(Data entries)
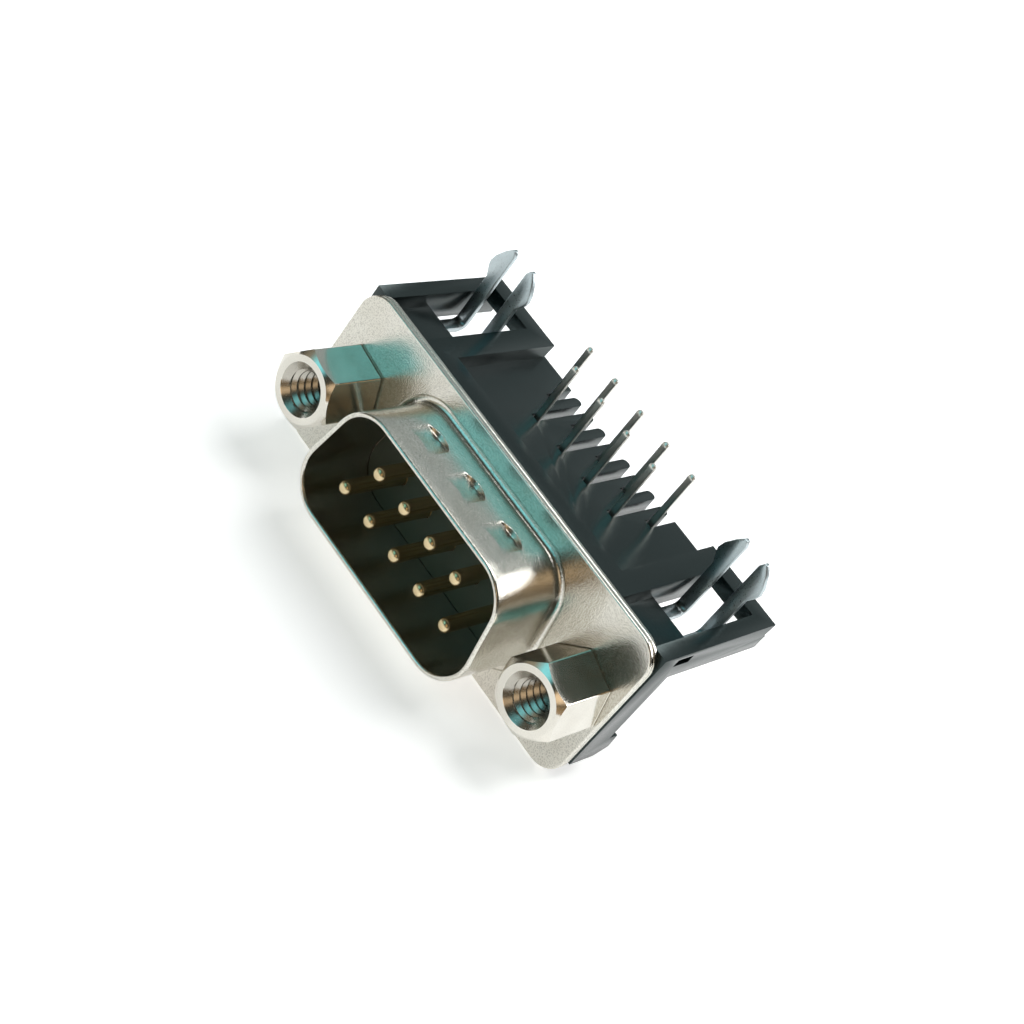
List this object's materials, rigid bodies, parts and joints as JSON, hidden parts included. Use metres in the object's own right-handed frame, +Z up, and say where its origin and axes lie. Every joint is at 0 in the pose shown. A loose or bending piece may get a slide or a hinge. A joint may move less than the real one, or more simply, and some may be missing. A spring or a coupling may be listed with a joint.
{
  "type": "d-sub connector",
  "caption": "Right-angle D-subminiature plug for a circuit board, with a metal D shell, pins in two rows, hexagonal jackscrews, a comb of bent solder tails and snap-in boardlocks.",
  "frame": {"origin": "middle of the flange's rear face, where its plane meets the board's surface; the board's edge stops there", "axes": "+X along the connector, to the right seen from the mating side; -Y is the mating side; +Z points up off the board"},
  "size_m": [0.031, 0.0187, 0.0167],
  "materials": {
    "front_shell": "satin nickel plate on drawn steel",
    "rear_shell": "satin nickel plate on drawn steel",
    "insulator_front": "black glass-filled polyester, semi-gloss",
    "insulator_rear": "black glass-filled polyester, semi-gloss",
    "bracket": "black moulded plastic, glossy",
    "contacts": "brass, gold flash on the mating pins and bright tin on the tails",
    "jackscrews": "bright nickel plate on turned steel",
    "boardlocks": "bright tin plate on stamped strip"
  },
  "bodies": {
    "root": {"front_shell": "front_shell", "rear_shell": "rear_shell", "insulator_front": "insulator_front", "insulator_rear": "insulator_rear", "bracket": "bracket", "contact_1": "contacts", "contact_2": "contacts", "contact_3": "contacts", "contact_4": "contacts", "contact_5": "contacts", "contact_6": "contacts", "contact_7": "contacts", "contact_8": "contacts", "contact_9": "contacts", "jackscrew_left": "jackscrews", "jackscrew_right": "jackscrews", "boardlock_left": "boardlocks", "boardlock_right": "boardlocks"}
  },
  "joints": []
}
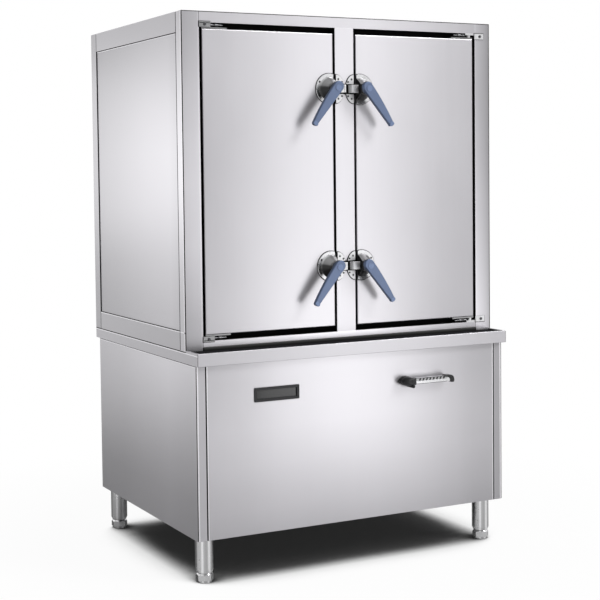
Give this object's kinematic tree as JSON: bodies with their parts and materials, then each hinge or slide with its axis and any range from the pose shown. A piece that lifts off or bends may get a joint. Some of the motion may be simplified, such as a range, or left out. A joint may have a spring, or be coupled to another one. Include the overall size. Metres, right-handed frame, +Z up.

The task => Write out the listing once more, matching it exactly.

Exercise answer =>
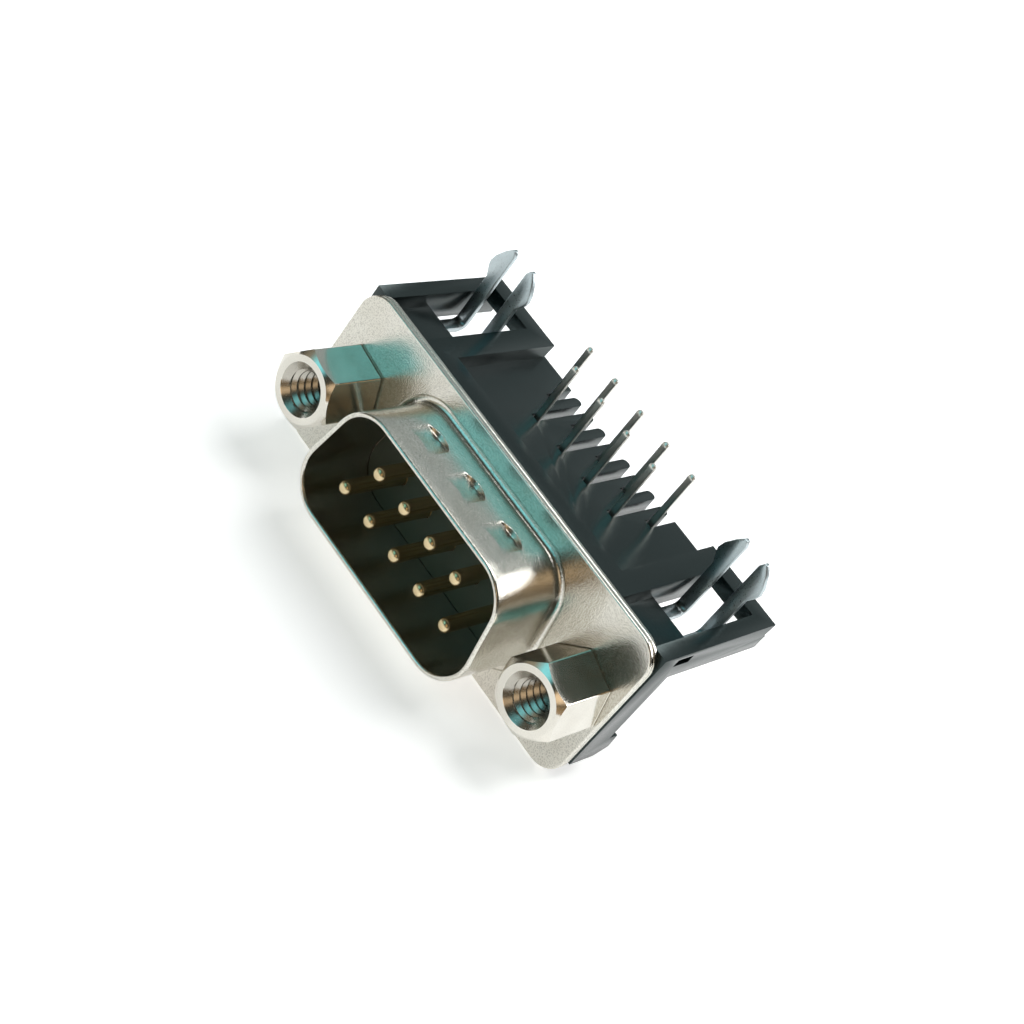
List this object's materials, rigid bodies, parts and joints as JSON, hidden parts included. Use metres in the object's own right-handed frame, +Z up, and say where its origin and axes lie. Every joint is at 0 in the pose shown. A loose or bending piece may get a slide or a hinge. A joint may move less than the real one, or more simply, and some may be missing. A spring or a coupling may be listed with a joint.
{
  "type": "d-sub connector",
  "caption": "Right-angle D-subminiature plug for a circuit board, with a metal D shell, pins in two rows, hexagonal jackscrews, a comb of bent solder tails and snap-in boardlocks.",
  "frame": {"origin": "middle of the flange's rear face, where its plane meets the board's surface; the board's edge stops there", "axes": "+X along the connector, to the right seen from the mating side; -Y is the mating side; +Z points up off the board"},
  "size_m": [0.031, 0.0187, 0.0167],
  "materials": {
    "front_shell": "satin nickel plate on drawn steel",
    "rear_shell": "satin nickel plate on drawn steel",
    "insulator_front": "black glass-filled polyester, semi-gloss",
    "insulator_rear": "black glass-filled polyester, semi-gloss",
    "bracket": "black moulded plastic, glossy",
    "contacts": "brass, gold flash on the mating pins and bright tin on the tails",
    "jackscrews": "bright nickel plate on turned steel",
    "boardlocks": "bright tin plate on stamped strip"
  },
  "bodies": {
    "root": {"front_shell": "front_shell", "rear_shell": "rear_shell", "insulator_front": "insulator_front", "insulator_rear": "insulator_rear", "bracket": "bracket", "contact_1": "contacts", "contact_2": "contacts", "contact_3": "contacts", "contact_4": "contacts", "contact_5": "contacts", "contact_6": "contacts", "contact_7": "contacts", "contact_8": "contacts", "contact_9": "contacts", "jackscrew_left": "jackscrews", "jackscrew_right": "jackscrews", "boardlock_left": "boardlocks", "boardlock_right": "boardlocks"}
  },
  "joints": []
}
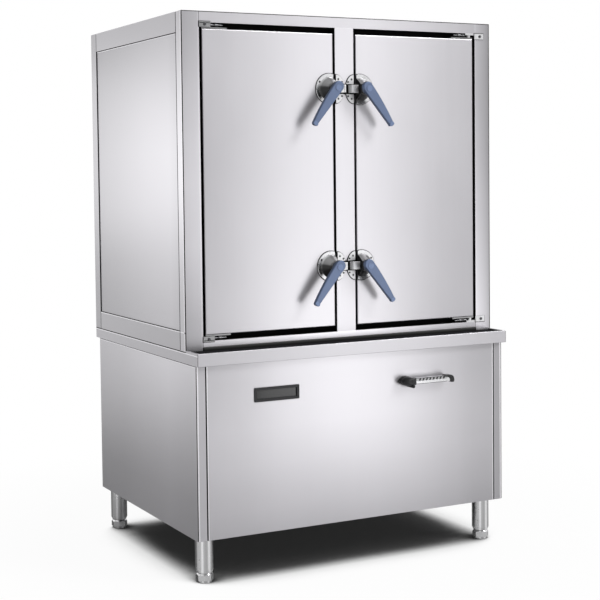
Give this object's kinematic tree as JSON: bodies with their parts and materials, then each hinge or slide with its axis and any range from the pose shown. A piece that lifts off or bends may get a joint. Some of the motion may be simplified, such as a range, or left out. A joint may have a spring, or be coupled to another one. Include the overall size. Metres, right-handed frame, +Z up.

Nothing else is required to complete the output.